In 1998, Christina Axson-Flynn entered the University of Utah’s Actor Training Program (ATP). Axson-Flynn, who is Mormon, refused to say the word “f___” or take God’s name in vain during classroom acting exercises. During Axson-Flynn’s first semester in the program, ATP faculty members-told Axson-Flynn to “get over” her refusal to use those words, saying that not using the words would stunt her growth as an actor. Axson-Flynn did not “get over” her refusal to say the words and eventually left the ATP (and the University of Utah) before the end of her second semester; although never ordered to leave, she assumed that she would eventually be forced out.
The absurd extension of the Boyle lawsuit – what might illustrate the externalities to Mormons – involved some Seventh-Day Adventists who sued because the basketball tournament in which they wanted to compete took place on Saturday, which is their Sabbath. Nakashima v. Board of Education, 204 Or.App 535 (Ore. 2006).
Now, what would happen if sports organizers were forbidden from holding events on both Saturday (as demanded by the Adventists) or Sunday (as demanded by the Mormons)? There would be no weekend sports competitions.

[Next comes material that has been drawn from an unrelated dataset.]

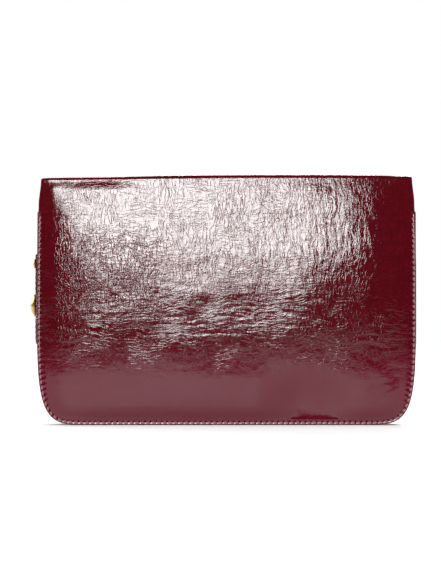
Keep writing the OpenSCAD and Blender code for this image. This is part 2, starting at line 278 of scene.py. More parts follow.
class Outline:
    """A panel's edge, from its right top round the foot to its left top, with an outward
    normal at each point. The points are spaced evenly, and closer near a bend whose distance
    from the top is given."""

    def __init__(self, half_w, top, corner, side_count, foot_count, narrowing=None, bend=None):
        a, b, n = corner
        phi = np.linspace(0, math.pi / 2, 2000)
        reach = (np.cos(phi) ** n + np.sin(phi) ** n) ** (-1 / n)
        curve = np.stack([half_w - a + a * reach * np.cos(phi), b - b * reach * np.sin(phi)], 1)
        rise = np.linspace(top, b, 300)[:-1]
        side = np.stack([half_w - (narrowing(rise) if narrowing else 0 * rise), rise], 1)
        foot = np.stack([np.linspace(half_w - a, 0, 300)[1:], np.zeros(299)], 1)
        line = np.concatenate([side, curve, foot])
        run = np.concatenate([[0], np.cumsum(np.linalg.norm(np.diff(line, axis=0), axis=1))])
        tangent = np.gradient(line, run, axis=0)
        tangent /= np.linalg.norm(tangent, axis=1)[:, None]
        turn = run[np.argmax(tangent[:, 0] < -math.sqrt(0.5))]
        spots = np.linspace(0, turn, 4000)
        crowding = 1 + (6 * bell(spots, bend, 1.6) if bend else 0 * spots)      # up to 7 times
        share = np.cumsum(crowding) - crowding[0]
        side_at = np.interp(np.linspace(0, share[-1], side_count + 1), share, spots)
        at = np.concatenate([side_at, np.linspace(turn, run[-1], foot_count // 2 + 1)[1:]])
        right = np.stack([np.interp(at, run, line[:, k]) for k in (0, 1)], 1)
        slope = np.stack([np.interp(at, run, tangent[:, k]) for k in (0, 1)], 1)
        slope /= np.linalg.norm(slope, axis=1)[:, None]
        normal = np.stack([-slope[:, 1], slope[:, 0]], 1)
        normal[-1] = (0, -1)
        flip = np.array([-1, 1])
        self.points = np.concatenate([right, (right * flip)[-2::-1]])
        self.normals = np.concatenate([normal, (normal * flip)[-2::-1]])
        self.side_count, self.foot_count = side_count, foot_count
        self.run = np.concatenate([at, 2 * run[-1] - at[-2::-1]])

    def inset(self, distance):
        points = self.points - self.normals * distance
        points[[0, -1], 1] = self.points[[0, -1], 1]
        return points

    def half_width(self, s, distance=0):
        """Half the width of the panel's inset outline at height s."""
        half = self.inset(distance)[: len(self.points) // 2 + 1]
        return np.interp(s, half[::-1, 1], half[::-1, 0])

    def patch(self, distance):
        """A grid of points that fills the inset outline: rows from the top down, columns
        from left to right."""
        edge = self.inset(distance)
        m, n = self.side_count, self.foot_count
        right, foot, left = edge[: m + 1], edge[m: m + n + 1][::-1], edge[m + n:][::-1]
        v = (self.run[: m + 1] / self.run[m])[:, None, None]
        u = np.linspace(0, 1, n + 1)[None, :, None]
        top = left[0] * (1 - u) + right[0] * u
        across = (1 - u) * left[:, None] + u * right[:, None]
        down = (1 - v) * top + v * foot[None]
        corners = ((1 - v) * ((1 - u) * left[0] + u * right[0])
                   + v * ((1 - u) * left[-1] + u * right[-1]))
        return across + down - corners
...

The extension to the Axson-Flynn lawsuit? This was a tougher one for me to find and posit. I settled on litigation over Salt Lake City’s West High’s choice of songs for the Holiday season. Rachel Bauchman was Jewish, and did not want Christmas foisted upon her. To her, the Christian songs were as offensive as baudy lines were to Christina Axson-Flynn. So she sued. Bauchman v. West High School, 900 F Supp 254 (D. Utah 1995).
What would happen if students could sue over being forced to do anything their conscience decided was objectionable, like Axson-Flynn and Rachel Bauchman? Standard curricula would become extinct. Copyrighted property like songs and plays would be subject to alterations.
Maybe it’s just me, because I am a lawyer who finds himself largely agreeing with much of the anti-attorney sentiment. My profession has become rotten through unscrupulous plaintiff’s lawyers. I think sometimes righteous causes in defense become offensive when they are ….. offensive, as in affirmative.
I do recognize that some of the greatest advances in civil rights occurred because of affirmative litigation. This does not make me cheer for the likes of John Boyle and Christina Axson-Flynn.
Part of it has to do with their claimed injury. For example, I would be among the first to come to Boyle’s defense if he were not admitted to (or kicked out of) the Jerome Country Club for refusing to play on Sunday, and Christina Axson Flynn if she were booted out of college entirely for refusing to utter saucy script lines. Wrongful reprisal surely requires affirmative litigation. However, these were not the facts of these cases. When people who are merely annoyed – who have their feelings hurt – hire lawyers to bring affirmative cases when they do not get their way, they lose their moral authority, at least with me. These are not really civil rights cases.
In case you were wondering, both the Boyle, Axson-Flynn and Bauchman cases were dismissed, though Axson-Flynn won a partial reversal from the 10th Circuit Court of Appeals. Axson-Flynn v. Johnson, 356 F.3d 1277 (10th Cir. 2004).